Provided entries →
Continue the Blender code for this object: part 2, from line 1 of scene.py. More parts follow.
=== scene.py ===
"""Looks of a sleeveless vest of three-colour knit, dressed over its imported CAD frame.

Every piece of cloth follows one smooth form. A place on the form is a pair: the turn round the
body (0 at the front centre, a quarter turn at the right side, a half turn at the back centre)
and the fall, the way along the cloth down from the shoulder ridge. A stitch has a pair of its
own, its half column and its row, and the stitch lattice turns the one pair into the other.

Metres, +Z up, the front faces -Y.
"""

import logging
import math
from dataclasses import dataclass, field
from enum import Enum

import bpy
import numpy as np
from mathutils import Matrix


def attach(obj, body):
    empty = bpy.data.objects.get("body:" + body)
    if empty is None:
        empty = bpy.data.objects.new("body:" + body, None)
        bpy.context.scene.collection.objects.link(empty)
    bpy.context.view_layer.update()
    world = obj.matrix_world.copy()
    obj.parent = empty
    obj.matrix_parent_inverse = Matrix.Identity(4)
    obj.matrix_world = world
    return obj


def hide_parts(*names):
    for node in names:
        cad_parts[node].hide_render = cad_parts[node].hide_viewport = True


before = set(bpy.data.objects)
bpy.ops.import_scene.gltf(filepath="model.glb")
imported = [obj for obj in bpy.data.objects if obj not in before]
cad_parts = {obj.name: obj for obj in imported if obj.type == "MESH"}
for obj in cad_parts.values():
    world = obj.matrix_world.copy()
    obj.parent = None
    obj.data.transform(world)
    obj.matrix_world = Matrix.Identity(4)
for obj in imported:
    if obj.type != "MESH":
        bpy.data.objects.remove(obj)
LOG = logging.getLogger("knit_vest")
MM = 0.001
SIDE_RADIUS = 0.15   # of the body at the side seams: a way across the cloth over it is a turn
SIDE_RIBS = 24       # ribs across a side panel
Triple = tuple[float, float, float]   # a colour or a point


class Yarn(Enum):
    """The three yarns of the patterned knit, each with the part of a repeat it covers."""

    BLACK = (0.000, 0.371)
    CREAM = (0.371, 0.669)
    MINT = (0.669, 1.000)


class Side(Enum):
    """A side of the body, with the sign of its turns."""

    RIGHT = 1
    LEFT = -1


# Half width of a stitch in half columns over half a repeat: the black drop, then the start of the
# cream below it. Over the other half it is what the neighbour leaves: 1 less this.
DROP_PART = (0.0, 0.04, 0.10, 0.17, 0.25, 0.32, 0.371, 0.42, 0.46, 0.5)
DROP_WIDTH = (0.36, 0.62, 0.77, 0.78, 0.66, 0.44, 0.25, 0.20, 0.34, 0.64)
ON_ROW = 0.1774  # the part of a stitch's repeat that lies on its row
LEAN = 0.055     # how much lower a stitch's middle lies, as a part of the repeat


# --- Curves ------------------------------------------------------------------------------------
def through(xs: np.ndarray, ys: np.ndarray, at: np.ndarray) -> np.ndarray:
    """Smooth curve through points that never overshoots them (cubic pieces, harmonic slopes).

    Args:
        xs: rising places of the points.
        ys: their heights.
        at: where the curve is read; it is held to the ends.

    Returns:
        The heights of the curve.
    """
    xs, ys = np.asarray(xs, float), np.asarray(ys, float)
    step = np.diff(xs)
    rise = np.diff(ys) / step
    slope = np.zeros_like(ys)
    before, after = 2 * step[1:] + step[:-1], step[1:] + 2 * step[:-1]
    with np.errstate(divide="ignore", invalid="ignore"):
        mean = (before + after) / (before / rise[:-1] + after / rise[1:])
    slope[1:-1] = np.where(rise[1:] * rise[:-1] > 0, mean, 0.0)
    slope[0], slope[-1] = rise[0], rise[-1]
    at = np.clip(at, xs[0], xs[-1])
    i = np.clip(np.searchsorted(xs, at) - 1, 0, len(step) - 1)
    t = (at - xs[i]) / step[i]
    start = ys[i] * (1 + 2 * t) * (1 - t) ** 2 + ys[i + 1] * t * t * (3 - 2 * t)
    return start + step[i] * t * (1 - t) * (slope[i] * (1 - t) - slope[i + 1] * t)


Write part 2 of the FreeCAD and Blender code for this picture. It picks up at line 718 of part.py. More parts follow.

Given problem →
Look through the listing and extract every line with "from" in it.

Correct response →
Continue the Blender code for this object: part 2, from line 1 of scene.py. More parts follow.
and the fall, the way along the cloth down from the shoulder ridge. A stitch has a pair of its
from dataclasses import dataclass, field
from enum import Enum
from mathutils import Matrix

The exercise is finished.